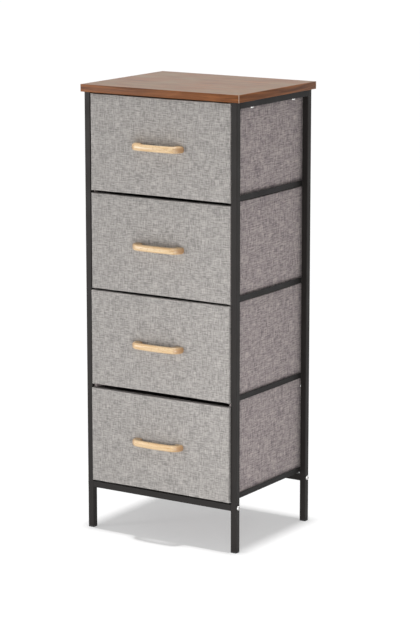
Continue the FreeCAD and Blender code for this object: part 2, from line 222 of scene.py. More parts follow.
@dataclass(frozen=True)
class LinenWeave(Finish):
    """Polyester woven to look like linen: matt, with thick and thin threads in two greys, both ways.

    The threads are 0.8 mm apart on the real cloth.  They are drawn coarser, so that they show.
    """

    light: str
    dark: str
    weft_share: float = 1.3
    warp_share: float = 1.0
    slub_share: float = 0.6
    patch_share: float = 0.3
    lean: float = 0.025
    spread: float = 0.295
    thread: float = 1.5 * MM
    thread_run: float = 14 * MM
    slub: float = 2.8 * MM
    slub_run: float = 34 * MM
    patch: float = 26 * MM
    relief: float = 0.5 * MM

    def wire(self, tree: Tree, at: Outputs) -> Node:
        """Wires threads that run both ways over the cloth's own UV map, which is in metres.

        Args:
            tree: the material's node tree.
            at: the coordinates of a point.

        Returns:
            The shader.
        """
        streaks = []
        for width, run in ((self.thread, self.thread_run), (self.slub, self.slub_run)):
            for size in ([run, width, 1.0], [width, run, 1.0]):
                streaks.append(scatter_marks(tree, at["UV"], size, 1.5, 0.6)["Fac"])
        streaks.append(scatter_marks(tree, at["UV"], [self.patch] * 3, 2.0)["Fac"])
        shares = (self.weft_share, self.warp_share, self.slub_share, self.slub_share, self.patch_share)
        woven = [0.0]
        for streak, share in zip(streaks, shares):
            added = {0: streak, 1: share, 2: woven[-1]}
            woven.append(add_node(tree, "Math", added, operation="MULTIPLY_ADD").outputs[0])
        middle = sum(shares) / 2 + self.lean
        colour = lay_over(
            tree, self.dark, self.light, woven[-1], (middle - self.spread, middle + self.spread)
        )
        look = {
            "Base Color": colour,
            "Roughness": 0.92,
            "Specular IOR Level": 0.2,
            "Sheen Weight": 0.12,
            "Sheen Roughness": 0.6,
        }
        return self.shade(tree, look, relief={"Height": woven[2], "Strength": 0.6, "Distance": self.relief})


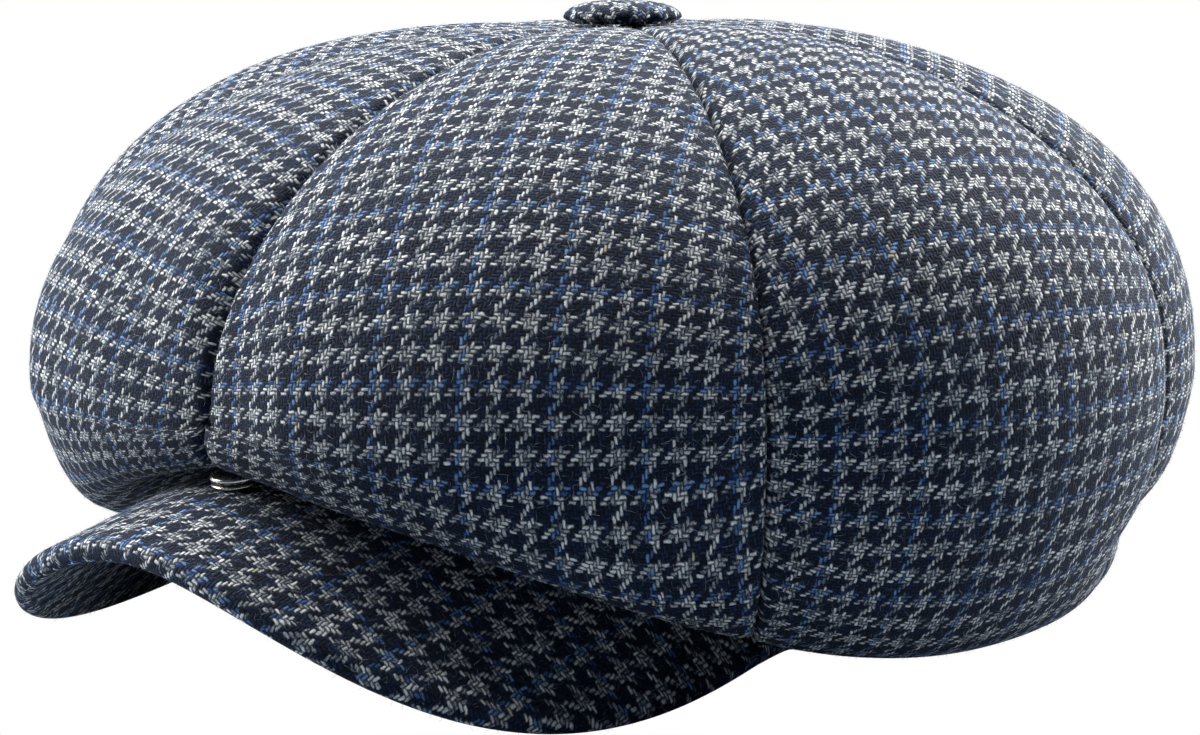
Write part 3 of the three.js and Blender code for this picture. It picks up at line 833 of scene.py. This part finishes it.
def makeStage():
    # a sheet of grey-blue paper that runs back and curves up behind; it only throws light back, and the
    # cap is seen on plain white
    coveStart = stage["wall"] - stage["cove"]
    along = [(-stage["front"], 0.0), (coveStart, 0.0)]
    for step in range(1, stage["coveSteps"] + 1):
        swing = step / stage["coveSteps"] * math.pi / 2
        along.append((coveStart + stage["cove"] * math.sin(swing), stage["cove"] * (1 - math.cos(swing))))
    along.append((stage["wall"], stage["wallHeight"]))
    points, faces = [], []
    for distance, height in along:
        for sideways in (stage["halfWidth"], -stage["halfWidth"]):
            points.append(awayLevel * distance + rightLevel * sideways + Vector((0, 0, height)))
    for i in range(len(along) - 1):
        faces.append([2 * i, 2 * i + 1, 2 * i + 3, 2 * i + 2])
    mesh = bpy.data.meshes.new("paper_sweep")
    mesh.from_pydata(points, [], faces)
    mesh.shade_smooth()
    sweep = bpy.data.objects.new("paper_sweep", mesh)
    bpy.context.scene.collection.objects.link(sweep)
    material, tree = newMaterial("studio_paper_matt")
    surface = addNode(tree, "BsdfPrincipled", {"Base Color": linearColour(stage["floor"]), "Roughness": 0.9,
                                               "Specular IOR Level": 0.1})
    addNode(tree, "OutputMaterial", {"Surface": surface}, None)
    mesh.materials.append(material)
    sweep.visible_camera = False


makeStage()

# places are metres to the camera's right, away from the camera and up, from the middle of the floor
lamps = [
    {"name": "overhead", "place": (0.0, 0.46, 1.15), "size": 1.5, "watts": 47},
    {"name": "left", "place": (-1.15, 0.28, 0.6), "size": 0.8, "watts": 42},
    {"name": "right", "place": (1.15, 0.68, 0.58), "size": 0.8, "watts": 54},
]
for lamp in lamps:
    light = bpy.data.lights.new(lamp["name"], "AREA")
    light.size = lamp["size"]
    light.energy = lamp["watts"]
    holder = bpy.data.objects.new(lamp["name"], light)
    sideways, away, height = lamp["place"]
    holder.location = rightLevel * sideways + awayLevel * away + Vector((0, 0, height))
    holder.rotation_mode = "QUATERNION"
    holder.rotation_quaternion = (Vector(stage["lampsFace"]) - holder.location).to_track_quat("-Z", "Y")
    bpy.context.scene.collection.objects.link(holder)

world = bpy.data.worlds.new("studio")
bpy.context.scene.world = world
world.use_nodes = True
background = world.node_tree.nodes["Background"]
# the fill light is faint and blue, and the camera itself sees plain white
seenDirectly = addNode(world.node_tree, "LightPath", {}, "Is Camera Ray")
strength = addNode(world.node_tree, "MapRange", [seenDirectly, 0, 1, stage["fillLight"], 1])
colour = addNode(world.node_tree, "Mix", {0: seenDirectly, 6: linearColour(stage["fillColour"]),
                                          7: linearColour("#ffffff")}, 2, data_type="RGBA")
world.node_tree.links.new(strength, background.inputs["Strength"])
world.node_tree.links.new(colour, background.inputs["Color"])
bpy.context.scene.view_settings.view_transform = "Standard"
print("camera and light ready")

> [What to work on]: Exactly reproduce every line of the records.

> [Exercise output]:
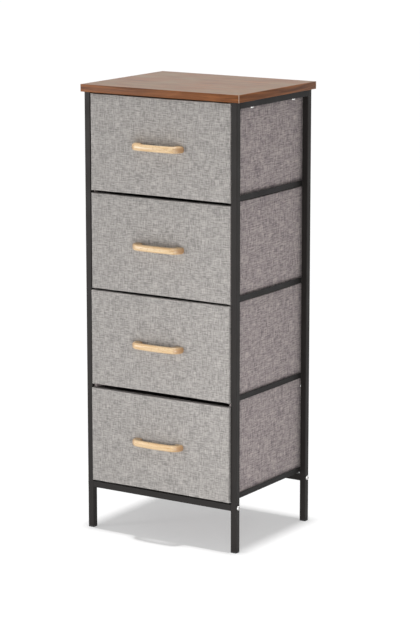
Continue the FreeCAD and Blender code for this object: part 2, from line 222 of scene.py. More parts follow.
@dataclass(frozen=True)
class LinenWeave(Finish):
    """Polyester woven to look like linen: matt, with thick and thin threads in two greys, both ways.

    The threads are 0.8 mm apart on the real cloth.  They are drawn coarser, so that they show.
    """

    light: str
    dark: str
    weft_share: float = 1.3
    warp_share: float = 1.0
    slub_share: float = 0.6
    patch_share: float = 0.3
    lean: float = 0.025
    spread: float = 0.295
    thread: float = 1.5 * MM
    thread_run: float = 14 * MM
    slub: float = 2.8 * MM
    slub_run: float = 34 * MM
    patch: float = 26 * MM
    relief: float = 0.5 * MM

    def wire(self, tree: Tree, at: Outputs) -> Node:
        """Wires threads that run both ways over the cloth's own UV map, which is in metres.

        Args:
            tree: the material's node tree.
            at: the coordinates of a point.

        Returns:
            The shader.
        """
        streaks = []
        for width, run in ((self.thread, self.thread_run), (self.slub, self.slub_run)):
            for size in ([run, width, 1.0], [width, run, 1.0]):
                streaks.append(scatter_marks(tree, at["UV"], size, 1.5, 0.6)["Fac"])
        streaks.append(scatter_marks(tree, at["UV"], [self.patch] * 3, 2.0)["Fac"])
        shares = (self.weft_share, self.warp_share, self.slub_share, self.slub_share, self.patch_share)
        woven = [0.0]
        for streak, share in zip(streaks, shares):
            added = {0: streak, 1: share, 2: woven[-1]}
            woven.append(add_node(tree, "Math", added, operation="MULTIPLY_ADD").outputs[0])
        middle = sum(shares) / 2 + self.lean
        colour = lay_over(
            tree, self.dark, self.light, woven[-1], (middle - self.spread, middle + self.spread)
        )
        look = {
            "Base Color": colour,
            "Roughness": 0.92,
            "Specular IOR Level": 0.2,
            "Sheen Weight": 0.12,
            "Sheen Roughness": 0.6,
        }
        return self.shade(tree, look, relief={"Height": woven[2], "Strength": 0.6, "Distance": self.relief})


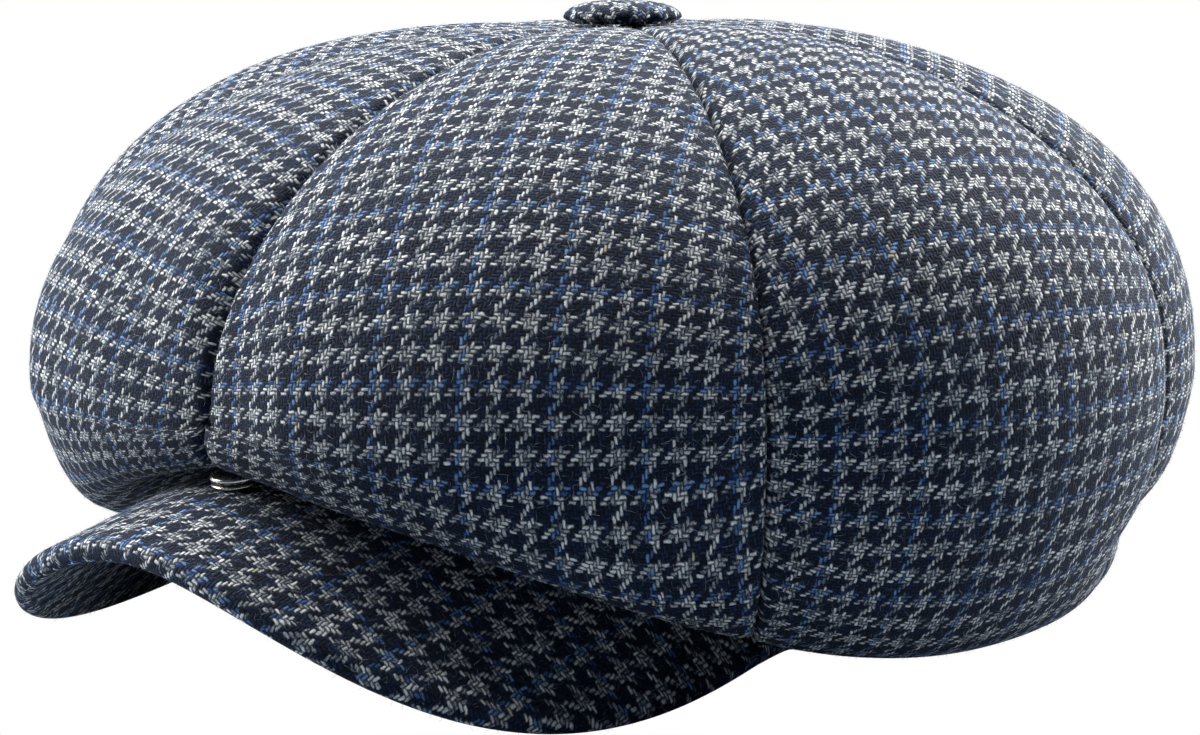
Write part 3 of the three.js and Blender code for this picture. It picks up at line 833 of scene.py. This part finishes it.
def makeStage():
    # a sheet of grey-blue paper that runs back and curves up behind; it only throws light back, and the
    # cap is seen on plain white
    coveStart = stage["wall"] - stage["cove"]
    along = [(-stage["front"], 0.0), (coveStart, 0.0)]
    for step in range(1, stage["coveSteps"] + 1):
        swing = step / stage["coveSteps"] * math.pi / 2
        along.append((coveStart + stage["cove"] * math.sin(swing), stage["cove"] * (1 - math.cos(swing))))
    along.append((stage["wall"], stage["wallHeight"]))
    points, faces = [], []
    for distance, height in along:
        for sideways in (stage["halfWidth"], -stage["halfWidth"]):
            points.append(awayLevel * distance + rightLevel * sideways + Vector((0, 0, height)))
    for i in range(len(along) - 1):
        faces.append([2 * i, 2 * i + 1, 2 * i + 3, 2 * i + 2])
    mesh = bpy.data.meshes.new("paper_sweep")
    mesh.from_pydata(points, [], faces)
    mesh.shade_smooth()
    sweep = bpy.data.objects.new("paper_sweep", mesh)
    bpy.context.scene.collection.objects.link(sweep)
    material, tree = newMaterial("studio_paper_matt")
    surface = addNode(tree, "BsdfPrincipled", {"Base Color": linearColour(stage["floor"]), "Roughness": 0.9,
                                               "Specular IOR Level": 0.1})
    addNode(tree, "OutputMaterial", {"Surface": surface}, None)
    mesh.materials.append(material)
    sweep.visible_camera = False


makeStage()

# places are metres to the camera's right, away from the camera and up, from the middle of the floor
lamps = [
    {"name": "overhead", "place": (0.0, 0.46, 1.15), "size": 1.5, "watts": 47},
    {"name": "left", "place": (-1.15, 0.28, 0.6), "size": 0.8, "watts": 42},
    {"name": "right", "place": (1.15, 0.68, 0.58), "size": 0.8, "watts": 54},
]
for lamp in lamps:
    light = bpy.data.lights.new(lamp["name"], "AREA")
    light.size = lamp["size"]
    light.energy = lamp["watts"]
    holder = bpy.data.objects.new(lamp["name"], light)
    sideways, away, height = lamp["place"]
    holder.location = rightLevel * sideways + awayLevel * away + Vector((0, 0, height))
    holder.rotation_mode = "QUATERNION"
    holder.rotation_quaternion = (Vector(stage["lampsFace"]) - holder.location).to_track_quat("-Z", "Y")
    bpy.context.scene.collection.objects.link(holder)

world = bpy.data.worlds.new("studio")
bpy.context.scene.world = world
world.use_nodes = True
background = world.node_tree.nodes["Background"]
# the fill light is faint and blue, and the camera itself sees plain white
seenDirectly = addNode(world.node_tree, "LightPath", {}, "Is Camera Ray")
strength = addNode(world.node_tree, "MapRange", [seenDirectly, 0, 1, stage["fillLight"], 1])
colour = addNode(world.node_tree, "Mix", {0: seenDirectly, 6: linearColour(stage["fillColour"]),
                                          7: linearColour("#ffffff")}, 2, data_type="RGBA")
world.node_tree.links.new(strength, background.inputs["Strength"])
world.node_tree.links.new(colour, background.inputs["Color"])
bpy.context.scene.view_settings.view_transform = "Standard"
print("camera and light ready")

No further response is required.